No, there is nothing but a casually, carefully – but can we really mix the casual and the artful in this way? Oh yes – wrought elegance here. That in itself is interesting, that elegance of this kind can show itself as casual, not under any kind of threat of discomfiture or bad behaviour or bad manners. Everything is made possible – all this polite dissimulation of you like- by a kind of compact between painter and patron.

A pact has been reached that the painter shall show his patrons as both the custodians of nature – see how that estate sweeps away at their back, and how they part as if in a formal dance movement, two to the left and two to the right, adults and children, oh so carefully graded, to give us all an opportunity to savour this gorgeous, sweeping view, with its beautifully positioned folly at the edge of the manufactured lake in the middle distance, and its church on the far horizon, another bastion of propriety and regulated good governance. What a god this painter is! He has tidied any threatening clouds away from the sky.

In fact, look carefully at those clouds. They lack Constable's characterfulness. They are not really elemental players in their own right at all. They are too wispy, too easily forgotten. They are merely a small, constituent part of this gilded scene. He has also parted the trees – see how the tallest tree, on the extreme left of the painting, appears to sweep leftward as if in a kind of self-apologetic bowing gesture. Nothing about this tidy version of pastoral is at all unruly. Nature, in such a scene as this, is playing handmaid to its human proprietor. It does not have angry thoughts of its own.

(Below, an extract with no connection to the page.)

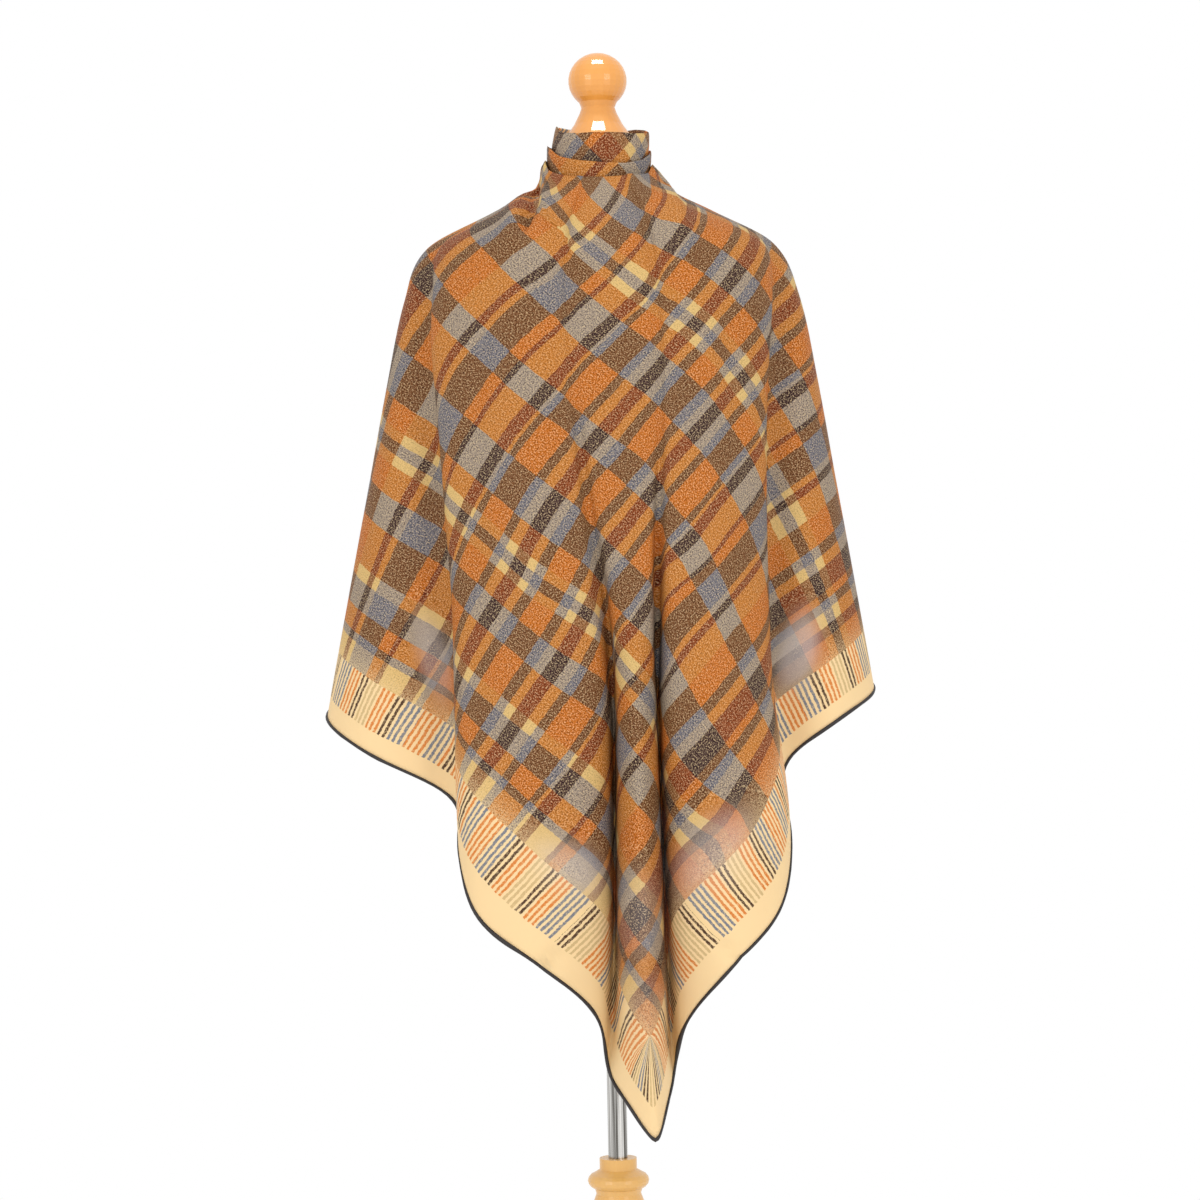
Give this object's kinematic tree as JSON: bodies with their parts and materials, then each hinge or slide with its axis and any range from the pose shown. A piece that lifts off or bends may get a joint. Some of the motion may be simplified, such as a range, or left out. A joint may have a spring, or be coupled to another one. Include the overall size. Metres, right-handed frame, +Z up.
{
  "type": "silk square scarf worn as a cape on a limbless dress form with a stand",
  "caption": "Large square plaid silk scarf worn as a cape, one corner hanging in front and the top wound round the neck, on a limbless dress form on a three-legged stand",
  "frame": {"origin": "middle of the whole object's base, on the floor; the pole's axis stands at x 9 mm, y 66 mm", "axes": "+Z up the pole, -Y the front, where the scarf's corner hangs, +X to the right of someone facing the front"},
  "size_m": [0.596, 0.4504, 1.5508],
  "materials": {
    "silk": "smooth printed silk, heathered plaid",
    "hem": "hand-rolled silk hem",
    "jersey": "matt stretched jersey",
    "beech": "varnished beech",
    "pale_wood": "varnished pale beech",
    "steel": "satin"
  },
  "bodies": {
    "root": {"scarf_front_left": "silk", "scarf_front_middle": "silk", "scarf_front_right": "silk", "scarf_side_left": "silk", "scarf_side_right": "silk", "scarf_back_left": "silk", "scarf_back_right": "silk", "neck_wind_upper": "silk", "neck_wind_middle": "silk", "hem_front_left": "hem", "hem_front_right": "hem", "hem_side_left": "hem", "hem_side_right": "hem", "hem_back_left": "hem", "hem_back_right": "hem", "form_torso": "jersey", "form_finial": "beech", "stand_pole": "steel", "stand_post": "pale_wood", "stand_leg_1": "pale_wood", "stand_leg_2": "pale_wood", "stand_leg_3": "pale_wood"}
  },
  "joints": []
}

Most of all, we are here to attend to the family – all the rest is scene-setting. There is such finery here. The artist has dressed them, prinked them, delicately prettified them until they stand before us as inert models of a species of social respectability that is as unbudgeable and dependable as the wood from which they seem to have been fashioned. It is a stage set, this. The parting of the family, two to the left and two to the right, seem to suggest this too. It is as if the scene is a painted backdrop, and that the family is here to take a bow beneath the splendid proscenium arch of a benevolent God's kindly sky for being quite so splendidly genteel and thoroughly agreeable.

Although there are children present here, there is no evidence of the refractoriness of childhood. Childhood has not yet been invented. These offspring are miniaturised adults, tiny scaled-down models, dressed in a similar fashion to the gilded matriarch. There is no wildness, no wilfulness, no errancy about these girls. They are masks of dutiful social decorum, as smooth and unblemished in their self-presentation as any couplet by Alexander Pope.

The faces of these people have been robbed of almost all expressiveness. No one smiles, no one blows a raspberry. They are all blended together and of a piece. And yet there is something that causes a slight feeling of tension – the improbable thinness of the legs and the chairs. Once again, they suggest delicacy, but they also cause ideas of extreme fragility to emerge. That which is so thin can so easily be broken. If we can set aside that slight twinge of unease aside, we all find ourselves agreeing – do we not? –that it is almost perfectly lovely.

About the artist: Arthur Devis (1712-1787)

Arthur Devis was a fashionable English landscape painter whose speciality was conversation pieces. Although he was fond of showing genteel families in the context of English landscape, complete with very particular topographical details, the painted backdrops were often synthetic and of Devis's own invention. In later life, having fallen out of favour as a painter for his old-fashioned stylistic mannerisms, he busied himself as a restorer. One of his more heroic achievements was to have fathered 22 children.